Essas informações possibilita várias interpretações sobre a ocupação humana e a história do local, mas o objetivo ao escrever esse texto é chamar a atenção para o silêncio acerca dos índios na maioria nas cidades no Agreste /Semiárido de Pernambuco, a exceção de Pesqueira e Poção, Alagoinha, Venturosa e Pedra; Águas Belas, onde habitam respectivamente os povos indígenas Xukuru do Ororubá, Xukuru de Cimbres e Fulni-ô. Acredito que esse silencio em cidades como Camocim, Bonito, Caruaru, entre outras, deva-se a política indigenista do Governo Imperial que em meados do século XIX, especificamente, após a Lei de Terras de 1850 e a regulamentação em 1854 tornou devolutas as terras dos antigos aldeamentos indígenas, afirmando que em Pernambuco não havia mais índios, pois os mesmos estavam confundidos, misturados com a massa da população e disponibilizando as terras dos antigos aldeamentos para os fazendeiros antigos invasores. O discurso político sobre o desaparecimento dos índios, tinha como objetivos o controle das terras indígenas e a transformação dos índios em trabalhadores assalariados em substituição a mão de obra negra escravizada em vias de extinção legal, o que ocorreu com a Abolição. Na província de Pernambuco, essa política negou a identidade indígena, justificando a extinção dos aldeamentos e transformando índios em trabalhadores assalariados em fazendas da região. Essa política indigenista negando identidade indígena exaltava a mestiçagem, a exemplo, da identidade “cabocla” uma categoria historicamente construída articulada aos conflitos de terra do século XIX. Porém, é importante afirmar que os índios não foram convertidos ou “civilizados” nos moldes esperados pelos religiosos e políticos do Império.

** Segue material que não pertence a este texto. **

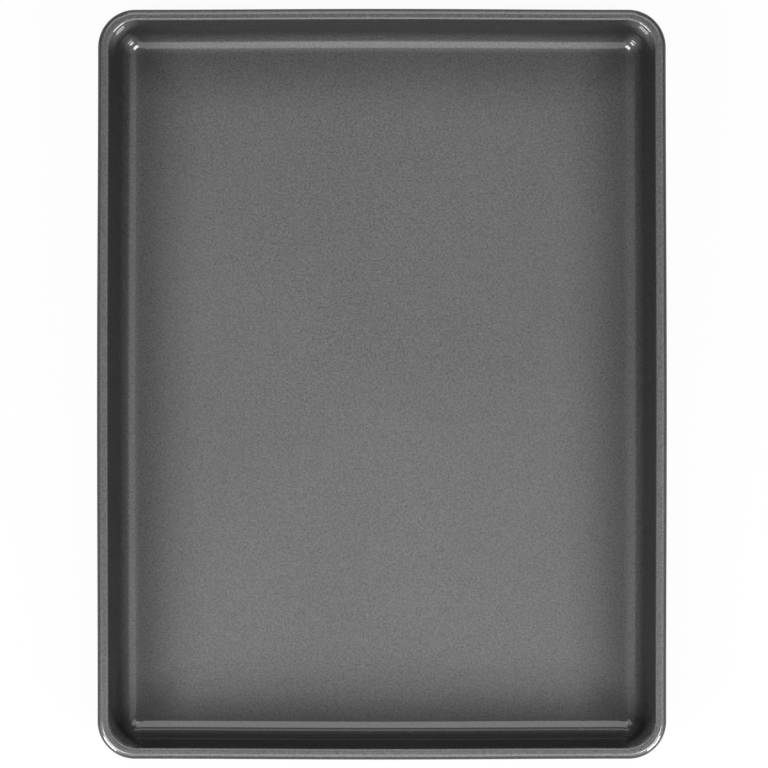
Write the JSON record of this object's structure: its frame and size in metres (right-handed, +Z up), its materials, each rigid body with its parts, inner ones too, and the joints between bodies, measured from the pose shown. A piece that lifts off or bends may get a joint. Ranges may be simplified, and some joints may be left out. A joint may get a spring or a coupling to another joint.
{
  "type": "cookie sheet",
  "caption": "Shallow rectangular baking sheet with a flat floor, sloping walls, rounded corners and a round rim rolled over a reinforcing wire.",
  "frame": {"origin": "centre of the pan's footprint on its underside, so z = 0 is the surface that it stands on", "axes": "+Z up out of the open side, +Y along the pan's length, +X across its width"},
  "size_m": [0.318, 0.419, 0.0254],
  "materials": {
    "coated_steel": "dark grey metallic nonstick coat, fine pebble grain, soft gloss",
    "bare_wire_steel": "drawn steel wire, uncoated"
  },
  "bodies": {
    "root": {"pan_body": "coated_steel", "rim_wire": "bare_wire_steel"}
  },
  "joints": []
}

Nesse contexto de desafios e muitas trocas socioculturais entre índios e não índios os povos indígenas transformaram e rearticularam as expressões socioculturais, ritos e crenças, adaptando-as as condições da sociedade na época. Desafios e rearticulações que podem ser percebidas nas entrelinhas das fontes históricas, mas, sobretudo, nas mobilizações indígenas ao longo da história, e, especificamente, a partir de fins da década de 1980 após a aprovação da Constituição Federal em 1988, quando ocorreram grandes mobilizações indígenas pelo direito a demarcação das terras, como reconheceu a Carta Magna, em várias regiões do Brasil e em Pernambuco, como foi o caso dos Xukuru do Ororubá nos municípios de Pesqueira e Poção.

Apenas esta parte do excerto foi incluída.